Follett has plenty of experience with the IWK, having not one, but two of her children seeing specialists and undergoing surgeries at one time or another during their young lives.

A day after her daughter Abbigail’s second birthday, Follett was informed she would need cardiac surgery.

“Dr. (Santokh) Dhillon took all the time in the world to figure out what was wrong with my daughter without us fully knowing if there was something wrong with her,” Follett says. “Dr. (Robert) Chen operated on her and the pre-op care and post-op care that she received will be forever in my heart.”

Her son, Jacob, was born with microtia, meaning his external ear was underdeveloped, and he was deaf in one ear. This meant continuous care and check-ups in the Ear, Nose, and Throat Department (ENT), as well as audiology. He had “simple surgeries” from removal of his adenoids and having tubes placed in his ear, to the more nerve-wracking cartilage removal from his neck.

“Drs. (Gerard) Corsten and (Paul) Hong were amazing doctors and Jacob’s audiologist, Sheila (Fortier), never let us walk away if we had questions or concerns,” Follett says.

Jacob was also placed in the cranial facial clinic as a patient of Dr. Michael Bezhuly’s and given every possible resource available, from dentistry to plastics and ENT.

Follett and her family now live in Newfoundland.
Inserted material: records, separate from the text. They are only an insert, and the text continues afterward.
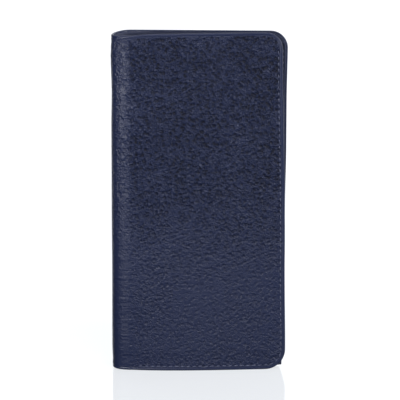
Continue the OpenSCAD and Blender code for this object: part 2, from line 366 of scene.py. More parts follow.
world = bpy.data.worlds.new("studio")
world.use_nodes = True
bpy.context.scene.world = world
world_nodes, world_links = world.node_tree.nodes, world.node_tree.links
room = world_nodes["Background"]
heading = world_nodes.new("ShaderNodeTexCoord")
axes = world_nodes.new("ShaderNodeSeparateXYZ")
behind = world_nodes.new("ShaderNodeMapRange")
for socket, value in zip(list(behind.inputs)[1:5], (DIM_BEFORE, BRIGHT_PAST, DIM, BRIGHT)):
    socket.default_value = value
world_links.new(heading.outputs["Generated"], axes.inputs[0])
world_links.new(axes.outputs[1], behind.inputs[0])
world_links.new(behind.outputs[0], room.inputs["Strength"])
room.inputs["Color"].default_value = (0.94, 0.96, 1.0, 1)
backdrop = world_nodes.new("ShaderNodeBackground")
backdrop.inputs["Color"].default_value = (1, 1, 1, 1)
backdrop.inputs["Strength"].default_value = 1.0
seen = world_nodes.new("ShaderNodeLightPath")
choose = world_nodes.new("ShaderNodeMixShader")
world_links.new(seen.outputs["Is Camera Ray"], choose.inputs[0])
world_links.new(room.outputs[0], choose.inputs[1])
world_links.new(backdrop.outputs[0], choose.inputs[2])
world_links.new(choose.outputs[0], world_nodes["World Output"].inputs[0])
bpy.context.scene.view_settings.view_transform = "Standard"

# %% Floor
floor_finish = Finish("pale_floor")
floor_finish.set(Base_Color=(0.20, 0.21, 0.22, 1), Roughness=0.06, IOR=1.45,
                 Emission_Color=(0.95, 0.97, 1.0, 1), Emission_Strength=0.66)
bm = bmesh.new()
bmesh.ops.create_grid(bm, x_segments=1, y_segments=1, size=4)
floor = finish_piece(bm, "floor", floor_finish.material)
floor.visible_diffuse = False
floor.visible_glossy = False
floor.visible_shadow = False

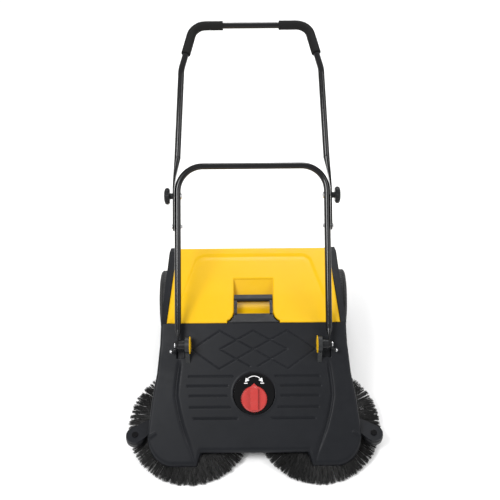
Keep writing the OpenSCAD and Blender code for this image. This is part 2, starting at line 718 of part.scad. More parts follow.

When Bezhuly held a clinic there at Janeway Children’s Hospital last year, he visited Jacob, remembering him like it was yesterday.

“His last major seven hour surgery was successful,” Follett says. “He is happy and healthy and loving that he is able to wear “normal” sunglasses because his ear is fully reconstructed.

Microtia Awareness Day, November 9, is dedicated to spreading hope and knowledge of Microtia, a congenital birth defect.